Wow, I can’t believe that we are here, at this day, 3 years later. I still remember the specialist saying that “he will not survive birth, and their is a strong likelihood that he will pass in utero”. At 9:57 A.M on July 14, 2012, they took Lamar out of me and showed him to me. I remember everything so vividly. I remember hurting so bad and at the same time feeling so full of love, and when I saw his hands curved inward and clenched and I knew in my heart that everything was true. All of the appointments, and crying, and wanting to lean towards God but not knowing how, and wanting to ask for help or support but also not knowing how, just made for a very hard and trying pregnancy towards the end.
It’s crazy to think of what could be if he was here with us, and how our house would be so full with him and Rochelle, and of course Brielle. I know it would be so busy, full of lots of laughter, fishing, and so much LOVE.I thank God that Shane and I both have had the strength to stay together and grow with one another. To think that most above 85% of marriages that involve the loss of child, end in divorce. We couldn’t imagine life without our first born son, and can’t wait until the day we get to see him again.
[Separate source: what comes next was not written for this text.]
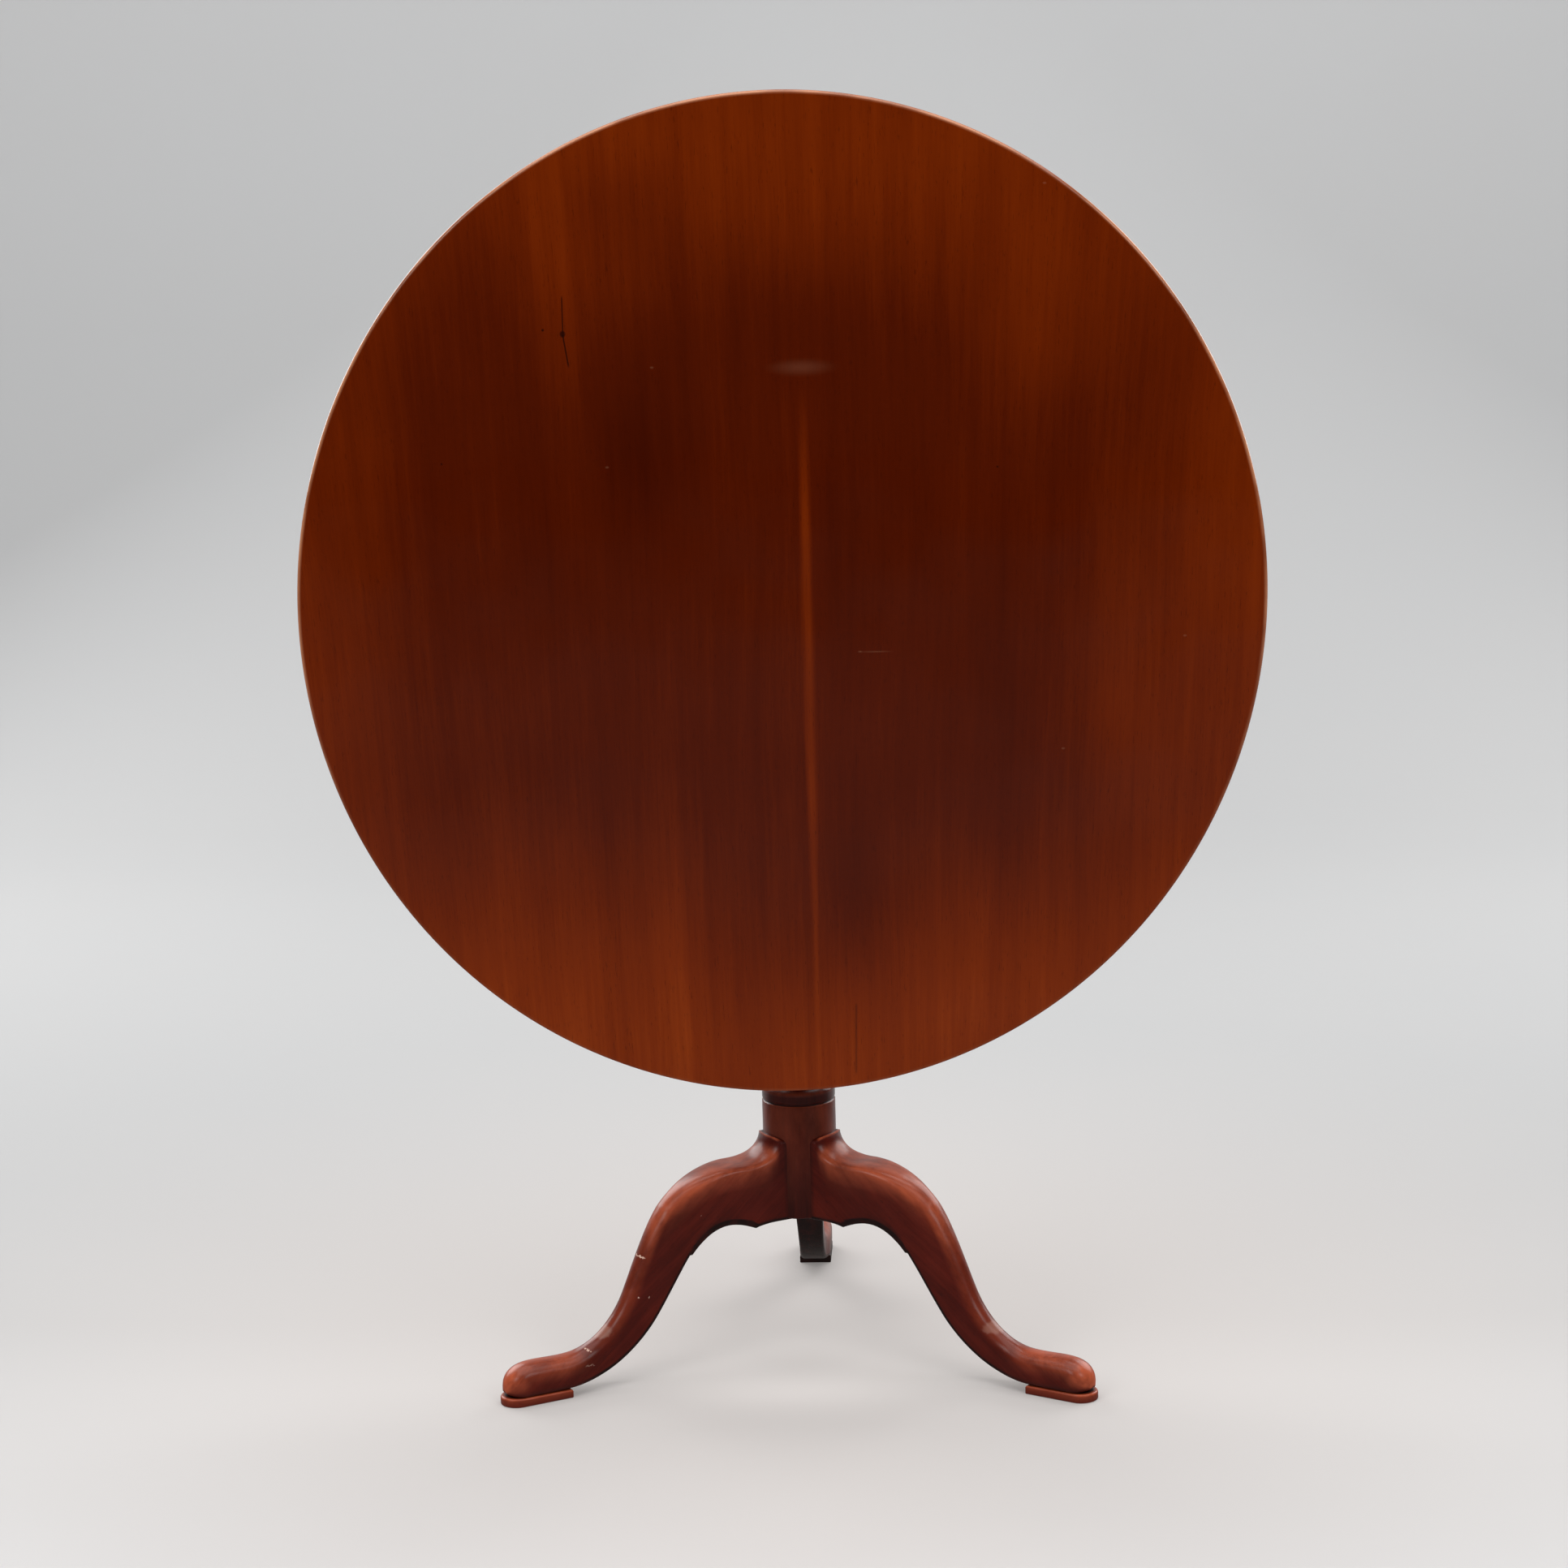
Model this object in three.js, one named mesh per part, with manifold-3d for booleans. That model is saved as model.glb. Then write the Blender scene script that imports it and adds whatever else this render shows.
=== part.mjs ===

This year we wanted to do something different and special. I thought cupcakes and a candle (the number 3) and 3 blue balloons that we will each write a note on and release in the sky. It’s so amazing how much Brielle understands of the situation and she will continue to say that she has a brother and a sister in Heaven and that she loves them very much. If only she knew how meaningful and powerful those words are to me. It was so fun and I love that our family of three gets to celebrate our angel babies! 🙂
If each of us could say a few words to him right now this is what we would say:
Shane: I love and I miss you, I wish you here.
Brielle: I love you, give you a hug, and a high five.
Sheridan: I love you so much and I want to tell you that I’m sorry.
Grief is something that changes so often, that one day you may feel a certain way, and then the next day you may feel a completely different way about the loss of a loved one. I feel like I wasn’t truly able to grieve with Lamar because of nursing school and getting pregnant with Brielle. As I look back at my diaries, I was really in a dark hole that I just didn’t know how to get out of. I am truly thankful for all of the support that our friends and family have given us, and continue to give us, that help us move forward everyday.
I will never forget those 23 weeks and 6 days, and we hope and pray that are prayers are getting answered, that he is having a blast with his sister Rochelle in Heaven.
R.I.P Lamar Grant Johnson 7-14-12 You will always be loved and cherished.